En effet, une installation solaire de 5 A, par exemple, n’est pas en mesure de fournir cette intensité tout le temps. Ceci est due aux batteries qui stockent le courant produit par les panneaux solaires et qui le déversent pendant les heures de rationnement.

Concernant les batteries précisément, les usagers doivent faire attention à leur composition. Les batteries au plomb, moins chères que celles au lithium, ont besoin de plus d’entretien et ont une durée de vie moyenne de 3 ans, alors que celles au lithium peuvent vivre une dizaine d’années et sont plus fiables, en fonction de la consommation de chaque utilisateur et des charges supportées.

Quid de la légalité

Concernant le côté légal de ces installations, le ministère de l’Énergie et de l’Eau a affirmé qu’aucune autorisation n’est requise pour installer des panneaux solaires. Le ministère a indiqué que pour ce qui est de l’énergie solaire, "les lois permettent la production d’électricité à usage personnel d’une capacité inférieure à 1,5 mégawatt sans autorisation préalable, à condition que certaines règles soient respectées. Ainsi, l’installation (structures et panneaux compris) ne doit pas dépasser 3 mètres de haut au-dessus du niveau du toit, dans les bâtiments dont la hauteur ne doit pas être de plus de 15 mètres, et 4,5 mètres dans les bâtiments plus élevés. Par contre, pour les autres cas, une autorisation est nécessaire".

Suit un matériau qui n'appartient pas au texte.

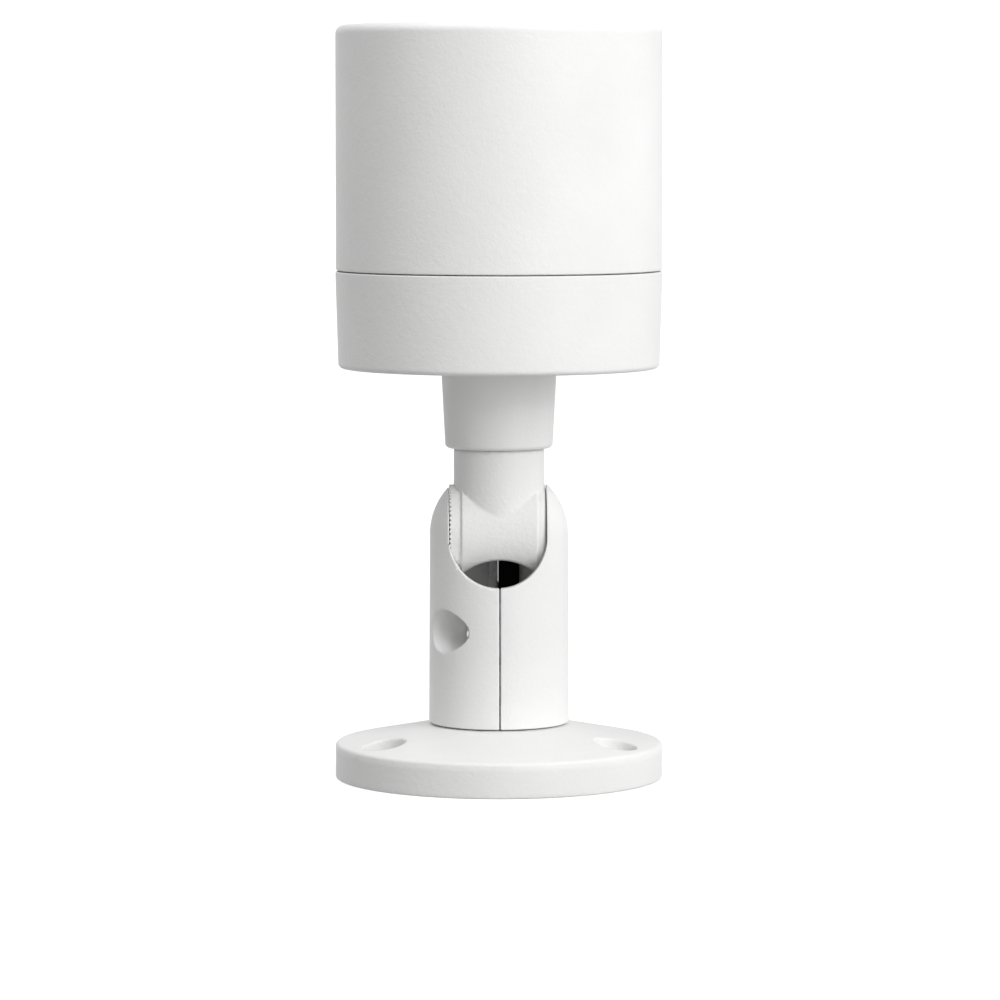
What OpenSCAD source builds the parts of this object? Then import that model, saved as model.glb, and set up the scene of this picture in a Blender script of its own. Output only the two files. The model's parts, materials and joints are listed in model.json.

Malheureusement, dans les immeubles en copropriété, des conflits émergent parfois entre voisins pour le partage de l’espace disponible sur les toits afin d’installer les panneaux solaires.

Le photovoltaïque au Liban se développe avec des investissements de particuliers et d’entreprises. Le solaire est certainement une énergie démocratique qui permettra de sortir des monopoles et de la mafia des générateurs. Certes, il ne révolutionne pas le système pourri actuel, en revanche sur la durée, il marque une évolution en attendant que l’État décide de mettre en place des centrales fonctionnant aux énergies renouvelables.